Her mission: To bring in all the ideas of a great concierge in a way that makes sense to the modern traveler.
What It Does for Guests
Porter & Sail is a sleek and sexy app that acts as the digital extension of a hotel’s concierge — that is, if your hotel’s concierge team is made of musicians, fashion designers, filmmakers, actors, and travel and food editors.
The main idea behind Porter & Sail is simple: talk to a bunch of influencers about the cities they know best — where they live, work, and let loose. For Porter & Sail’s purposes, these people are called “insiders.” Zaino says that the best insiders are those who possess “credibility, authenticity, expertise, and a certain swagger.” Soak up the lowdown on these insiders favorite places to eat, drink, and be merry and then share it exclusively with guests who are staying at the app’s partner hotels in an easily accessible and easy-to-digest way. No paid-position marketing, no random peer ratings — just bonafide suggestions from credible sources.

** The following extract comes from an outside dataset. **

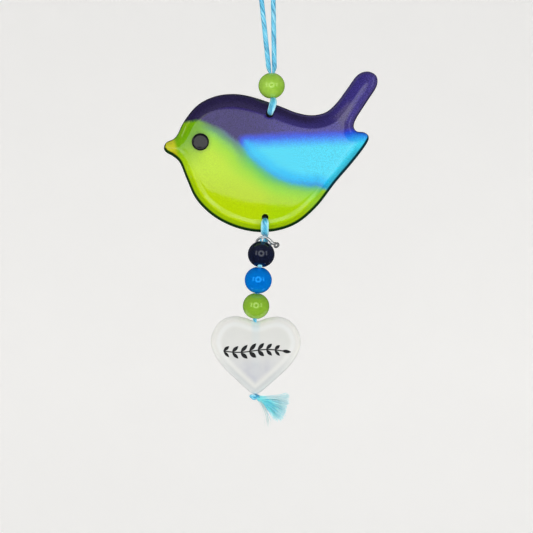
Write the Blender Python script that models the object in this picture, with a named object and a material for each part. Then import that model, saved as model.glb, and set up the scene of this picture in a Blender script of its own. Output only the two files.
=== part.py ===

In addition to recommendations that run from “haute to hole-in-the-wall,” guests using the app can book reservations, buy show tickets, and bookmark “favorites” through the app. In the future, the Porter & Sail team plans to have the app act even more like a personal, 24/7 concierge for its users, with the app acting as a reliable liaison between the hotel and guest. The idea is that the app will be able to provide personality and preference profiles on the users that can then be better served through the app thanks to the specific data points. But for now, Zaino feels the app’s top feature is its ability to put “a sense of wonderment [back] in travel that is fueled by this powerful tech product” — though she is quick to point out that the easy design of the app doesn’t feel tech-y at all.
What It Does for Hotels
In fact, the design and content is what first called the attention of Norma Alavedra, General Manager at Yurbban Trafalgar Hotel in Barcelona. For her, the value of the app’s insider content is unquantifiable for a hotel, saying “it adds prestige to your brand.” She believe that providing intimate recommendations for her guests from Porter & Sail’s Spanish filmmaker insider Isabel Coixet Castillo “is a major value point.”
Before the guests at Yurbban arrive, they are sent an email introducing them to Porter & Sail, and when they check-in and log onto the internet, the app automatically starts to download onto their device.
When we asked why a hotel with a concierge would need to use the app, Norma explained that not every guest wants to talk to the concierge, and that sometimes, staff in hotels without a dedicated concierge (like most of the hotels P&S approach) unfortunately don’t have the time to chat with each individual guest about the perfect places for them to go.
“We can’t fight technology”, she says. And it seems that the 250-percent growth of Porter & Sail in the first six months of 2016 proves just that.
While there’s no telling right now whether something similar could pop up for overnighters and hosts using AirBnB, for the time being it looks like Porter & Sail may just be the magical ace up the hotel industry’s sleeve in this battle.
Things are moving fast. Porter & Sail’s incubation stage took place throughout 2014, and in 2015, the app launched into its beta year with 10 hotels. Though numbers show that the European markets are much more open to the type of service Porter & Sail is offering, it doesn’t seem to have stunted growth; the concierge app more than doubled their partnerships to 35 hotels just in the first six months of 2016. Their goal for the next six? To make it 100 or more.